═══ Data section ═══

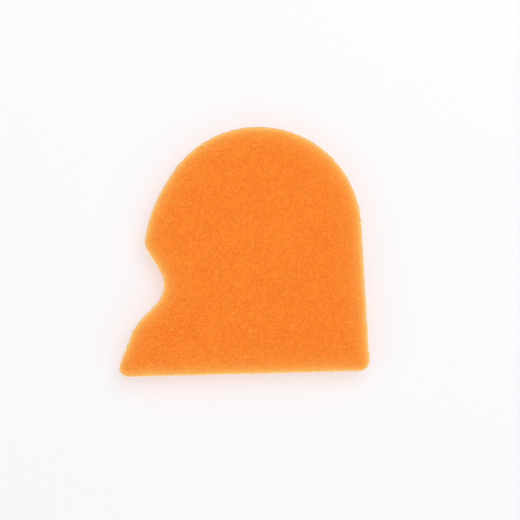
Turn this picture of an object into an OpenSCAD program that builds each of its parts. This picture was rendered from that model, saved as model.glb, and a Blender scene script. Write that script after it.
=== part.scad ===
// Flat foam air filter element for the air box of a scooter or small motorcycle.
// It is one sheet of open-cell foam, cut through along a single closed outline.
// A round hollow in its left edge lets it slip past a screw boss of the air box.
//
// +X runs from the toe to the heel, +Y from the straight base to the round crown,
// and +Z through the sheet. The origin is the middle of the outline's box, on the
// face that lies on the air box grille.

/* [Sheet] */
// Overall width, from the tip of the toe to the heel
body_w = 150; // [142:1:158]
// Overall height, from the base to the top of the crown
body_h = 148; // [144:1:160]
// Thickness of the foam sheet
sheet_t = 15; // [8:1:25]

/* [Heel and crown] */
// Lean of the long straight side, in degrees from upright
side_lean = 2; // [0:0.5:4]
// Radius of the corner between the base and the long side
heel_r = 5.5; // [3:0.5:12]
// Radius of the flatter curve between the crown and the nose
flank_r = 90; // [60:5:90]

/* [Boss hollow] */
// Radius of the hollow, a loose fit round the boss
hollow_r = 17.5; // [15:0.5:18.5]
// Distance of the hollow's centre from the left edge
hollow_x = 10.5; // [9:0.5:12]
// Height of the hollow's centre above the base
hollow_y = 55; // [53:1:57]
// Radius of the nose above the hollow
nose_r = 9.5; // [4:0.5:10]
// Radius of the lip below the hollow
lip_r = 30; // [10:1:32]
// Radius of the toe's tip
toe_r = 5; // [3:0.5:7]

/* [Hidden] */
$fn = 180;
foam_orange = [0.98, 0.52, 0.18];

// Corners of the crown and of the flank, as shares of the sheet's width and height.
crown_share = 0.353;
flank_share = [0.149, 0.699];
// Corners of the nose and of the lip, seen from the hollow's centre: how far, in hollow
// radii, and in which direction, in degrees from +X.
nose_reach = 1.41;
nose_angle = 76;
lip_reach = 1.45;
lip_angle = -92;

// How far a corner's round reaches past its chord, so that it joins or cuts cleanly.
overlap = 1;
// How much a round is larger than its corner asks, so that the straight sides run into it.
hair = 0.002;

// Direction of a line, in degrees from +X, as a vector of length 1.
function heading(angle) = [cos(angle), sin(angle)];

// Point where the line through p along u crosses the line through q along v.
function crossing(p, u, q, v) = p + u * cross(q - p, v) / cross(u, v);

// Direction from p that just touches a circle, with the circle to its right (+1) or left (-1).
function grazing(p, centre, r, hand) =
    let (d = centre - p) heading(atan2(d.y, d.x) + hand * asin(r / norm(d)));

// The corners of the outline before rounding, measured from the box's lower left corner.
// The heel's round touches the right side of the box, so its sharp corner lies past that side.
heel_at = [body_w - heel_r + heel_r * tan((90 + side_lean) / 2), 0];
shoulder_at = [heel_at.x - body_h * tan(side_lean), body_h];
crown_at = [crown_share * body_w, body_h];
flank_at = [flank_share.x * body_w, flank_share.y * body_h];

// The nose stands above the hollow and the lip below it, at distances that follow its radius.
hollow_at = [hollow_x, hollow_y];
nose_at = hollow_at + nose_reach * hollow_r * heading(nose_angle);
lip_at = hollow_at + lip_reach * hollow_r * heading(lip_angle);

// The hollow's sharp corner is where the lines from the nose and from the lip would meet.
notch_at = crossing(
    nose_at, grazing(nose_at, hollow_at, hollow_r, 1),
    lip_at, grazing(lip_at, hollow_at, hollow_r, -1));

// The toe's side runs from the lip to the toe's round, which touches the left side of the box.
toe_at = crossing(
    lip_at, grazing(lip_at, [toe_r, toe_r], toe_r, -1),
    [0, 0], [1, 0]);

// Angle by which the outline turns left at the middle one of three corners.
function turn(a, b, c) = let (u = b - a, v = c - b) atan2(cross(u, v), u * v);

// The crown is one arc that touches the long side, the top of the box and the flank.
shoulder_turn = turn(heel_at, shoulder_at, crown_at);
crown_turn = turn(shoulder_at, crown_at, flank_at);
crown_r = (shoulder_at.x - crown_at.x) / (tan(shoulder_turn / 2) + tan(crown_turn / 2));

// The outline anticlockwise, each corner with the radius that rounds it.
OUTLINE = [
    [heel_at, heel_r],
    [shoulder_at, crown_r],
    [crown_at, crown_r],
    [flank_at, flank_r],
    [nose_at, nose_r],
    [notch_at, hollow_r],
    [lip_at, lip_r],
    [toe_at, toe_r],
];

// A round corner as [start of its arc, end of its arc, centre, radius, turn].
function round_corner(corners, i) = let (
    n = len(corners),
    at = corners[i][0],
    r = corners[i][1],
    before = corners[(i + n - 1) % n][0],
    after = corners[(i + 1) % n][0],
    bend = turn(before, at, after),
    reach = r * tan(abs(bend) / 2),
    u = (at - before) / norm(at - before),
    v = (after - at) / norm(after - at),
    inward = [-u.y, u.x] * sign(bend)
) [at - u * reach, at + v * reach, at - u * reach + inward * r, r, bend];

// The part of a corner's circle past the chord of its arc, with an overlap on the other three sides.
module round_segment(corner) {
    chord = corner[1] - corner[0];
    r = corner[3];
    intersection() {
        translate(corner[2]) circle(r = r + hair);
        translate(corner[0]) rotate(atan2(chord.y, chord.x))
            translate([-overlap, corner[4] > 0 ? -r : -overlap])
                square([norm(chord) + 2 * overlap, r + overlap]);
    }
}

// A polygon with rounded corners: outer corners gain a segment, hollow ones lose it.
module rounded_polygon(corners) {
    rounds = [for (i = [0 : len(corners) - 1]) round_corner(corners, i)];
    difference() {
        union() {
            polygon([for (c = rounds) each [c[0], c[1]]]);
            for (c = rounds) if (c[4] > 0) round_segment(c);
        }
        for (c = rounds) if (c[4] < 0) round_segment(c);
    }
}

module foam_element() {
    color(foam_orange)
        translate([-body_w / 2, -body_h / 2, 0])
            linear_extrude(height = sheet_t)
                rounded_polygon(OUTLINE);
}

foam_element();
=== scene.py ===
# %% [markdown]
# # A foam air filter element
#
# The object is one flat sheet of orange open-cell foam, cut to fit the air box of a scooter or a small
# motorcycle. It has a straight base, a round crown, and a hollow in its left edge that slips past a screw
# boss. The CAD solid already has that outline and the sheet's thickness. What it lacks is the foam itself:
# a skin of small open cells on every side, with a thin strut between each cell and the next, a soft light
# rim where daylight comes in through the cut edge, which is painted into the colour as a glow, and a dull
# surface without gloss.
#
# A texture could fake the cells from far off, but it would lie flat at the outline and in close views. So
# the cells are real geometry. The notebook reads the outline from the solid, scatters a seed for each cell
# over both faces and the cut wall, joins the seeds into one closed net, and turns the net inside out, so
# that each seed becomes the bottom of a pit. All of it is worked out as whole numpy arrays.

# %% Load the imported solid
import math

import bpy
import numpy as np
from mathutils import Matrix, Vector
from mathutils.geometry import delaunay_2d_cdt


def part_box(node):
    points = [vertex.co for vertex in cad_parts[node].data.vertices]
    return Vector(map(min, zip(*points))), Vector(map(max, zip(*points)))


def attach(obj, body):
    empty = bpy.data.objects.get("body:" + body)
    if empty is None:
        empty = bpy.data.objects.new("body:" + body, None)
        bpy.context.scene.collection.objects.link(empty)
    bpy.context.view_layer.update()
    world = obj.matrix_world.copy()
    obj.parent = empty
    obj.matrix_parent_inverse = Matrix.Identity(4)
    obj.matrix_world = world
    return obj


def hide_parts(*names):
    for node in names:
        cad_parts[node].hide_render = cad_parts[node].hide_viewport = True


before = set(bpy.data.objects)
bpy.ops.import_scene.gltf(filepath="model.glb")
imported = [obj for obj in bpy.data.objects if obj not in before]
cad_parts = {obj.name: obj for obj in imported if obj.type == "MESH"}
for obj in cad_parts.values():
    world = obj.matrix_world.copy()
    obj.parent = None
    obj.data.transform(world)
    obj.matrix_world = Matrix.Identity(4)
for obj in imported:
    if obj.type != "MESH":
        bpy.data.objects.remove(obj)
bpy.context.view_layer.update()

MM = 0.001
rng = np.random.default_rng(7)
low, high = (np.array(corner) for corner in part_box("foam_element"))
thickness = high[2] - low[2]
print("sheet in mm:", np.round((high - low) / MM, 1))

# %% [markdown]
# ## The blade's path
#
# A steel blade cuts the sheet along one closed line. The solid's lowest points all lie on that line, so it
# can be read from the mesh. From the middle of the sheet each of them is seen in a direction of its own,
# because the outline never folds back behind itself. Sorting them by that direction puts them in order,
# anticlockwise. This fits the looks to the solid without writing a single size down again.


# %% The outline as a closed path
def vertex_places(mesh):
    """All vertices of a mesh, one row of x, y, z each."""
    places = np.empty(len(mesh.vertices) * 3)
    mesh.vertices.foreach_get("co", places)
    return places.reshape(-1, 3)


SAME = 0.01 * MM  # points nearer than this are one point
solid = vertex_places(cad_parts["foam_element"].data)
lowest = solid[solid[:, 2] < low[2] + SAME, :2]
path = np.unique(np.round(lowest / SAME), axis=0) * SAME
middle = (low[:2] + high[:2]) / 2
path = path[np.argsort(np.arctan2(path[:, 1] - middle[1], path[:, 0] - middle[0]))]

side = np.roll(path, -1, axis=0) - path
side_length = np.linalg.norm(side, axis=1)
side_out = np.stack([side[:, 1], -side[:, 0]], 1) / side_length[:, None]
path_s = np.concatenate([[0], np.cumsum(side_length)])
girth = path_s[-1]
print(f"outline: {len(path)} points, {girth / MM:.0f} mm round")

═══

# Objective
Gather each line of the listing containing the word "vertices" and show it.

# Result of the exercise
    points = [vertex.co for vertex in cad_parts[node].data.vertices]
    """All vertices of a mesh, one row of x, y, z each."""
    places = np.empty(len(mesh.vertices) * 3)
    mesh.vertices.foreach_get("co", places)